The point to this summary walk through the history of migration is to point out that mass migrations are not new. It turns out that, historically, we have all been colonialists. I suppose that the arrival of a million Goths into central Italy was as shocking to the late empire Latins as the recent arrival of 15 million migrants across the southern border of the United States.
Common to all these migrations, apart from the fact that the people involved all seemingly came out of the same cave in eastern Germany, is that they left behind the cultures and worldviews that brought them to their destinations and became Christians. It didn’t happen immediately, these transformations take time. But that they happen begs the question.
Is it possible that migrations demonstrate that worldviews are not equal and that, over time, the most productive worldviews will become dominant? This substack was created on the premise that cultures and economies are controlled by underlying worldviews and that some worldviews are more productive than others as shown in this chart.

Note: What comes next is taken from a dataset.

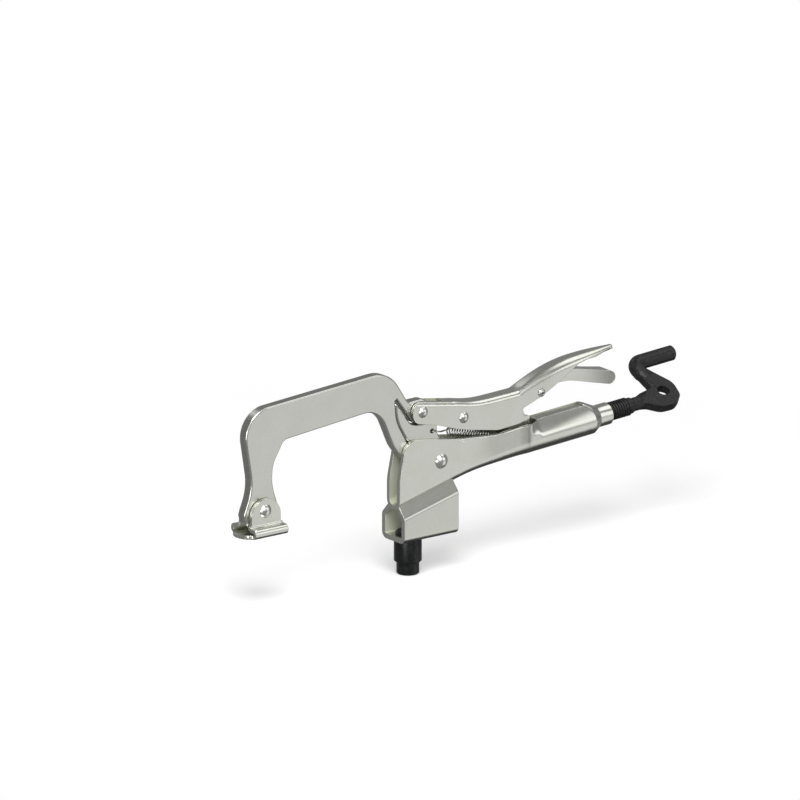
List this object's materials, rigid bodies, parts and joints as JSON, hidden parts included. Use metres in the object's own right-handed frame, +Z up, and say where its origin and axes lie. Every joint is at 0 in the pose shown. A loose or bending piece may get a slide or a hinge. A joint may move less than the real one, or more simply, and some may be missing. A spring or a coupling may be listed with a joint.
{
  "type": "welding table fixture clamp",
  "caption": "Lever-action C clamp on a welding table post: swivel pad, deep throat arm, toggle handle with release lever and a crank screw that sets its grip.",
  "frame": {"origin": "on the post's axis, in the plane of the table top", "axes": "+Z up out of the table, +X from the swivel pad to the crank handle, +Y across the clamp"},
  "size_m": [0.3327, 0.0425, 0.1226],
  "materials": {
    "nickel_sheet": "satin nickel-plated folded sheet",
    "nickel_plate": "satin nickel-plated punched plate",
    "rivet_steel": "bright plated rivets",
    "black_post": "blackened turned steel",
    "black_screw": "blackened forged steel",
    "spring_steel": "drawn spring wire"
  },
  "bodies": {
    "frame": {"fixed_body": "nickel_sheet", "base_bracket": "nickel_sheet", "table_post": "black_post", "main_rivet": "rivet_steel", "spring_anchor": "rivet_steel", "return_spring": "spring_steel"},
    "jaw": {"clamp_arm": "nickel_plate", "jaw_plate": "nickel_plate"},
    "handle": {"upper_handle": "nickel_sheet", "handle_rivet": "rivet_steel", "link_rivet": "rivet_steel", "lever_rivet": "rivet_steel"},
    "link": {"toggle_link": "nickel_plate"},
    "lever": {"release_lever": "nickel_sheet"},
    "swivel": {"pad": "nickel_sheet", "pad_rivet": "rivet_steel"},
    "screw": {"crank_screw": "black_screw"}
  },
  "joints": [
    {"name": "arm_hinge", "type": "hinge", "parent": "frame", "child": "jaw", "pos_m": [0.0195, 0, 0.0436], "axis": [0, 1, 0], "range_deg": [0, 20], "deforming": ["return_spring"]},
    {"name": "handle_hinge", "type": "hinge", "parent": "jaw", "child": "handle", "pos_m": [0.0063, 0, 0.075], "axis": [0, 1, 0], "range_deg": [-44.3, 0]},
    {"name": "link_hinge", "type": "hinge", "parent": "handle", "child": "link", "pos_m": [0.0355, 0, 0.0667], "axis": [0, 1, 0], "range_deg": [0, 48.3]},
    {"name": "lever_hinge", "type": "hinge", "parent": "handle", "child": "lever", "pos_m": [0.091, 0, 0.0718], "axis": [0, 1, 0], "range_deg": [-5, 0]},
    {"name": "pad_swivel", "type": "hinge", "parent": "jaw", "child": "swivel", "pos_m": [-0.106, 0, 0.0363], "axis": [0, 1, 0], "range_deg": [-12, 12]},
    {"name": "crank_turn", "type": "hinge", "parent": "frame", "child": "screw", "pos_m": [0.1433, 0, 0.04942], "axis": [0.9977, 0, 0.068], "continuous": true}
  ],
  "couplings": [
    {"joint": "handle_hinge", "follows": "arm_hinge", "ratio": -2.21},
    {"joint": "link_hinge", "follows": "arm_hinge", "ratio": 2.41}
  ]
}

The history of western civilization would seem to add support to that view.
(All images but the chart are from Wikipedia.)
Meanwhile there are now 8 billion human beings on the planet and we now live in a quantum world wherein everybody is instantaneously inter-connected.
There are now well over 100 million displaced persons with 50 million of those classified as refugees with more or less nowhere to go.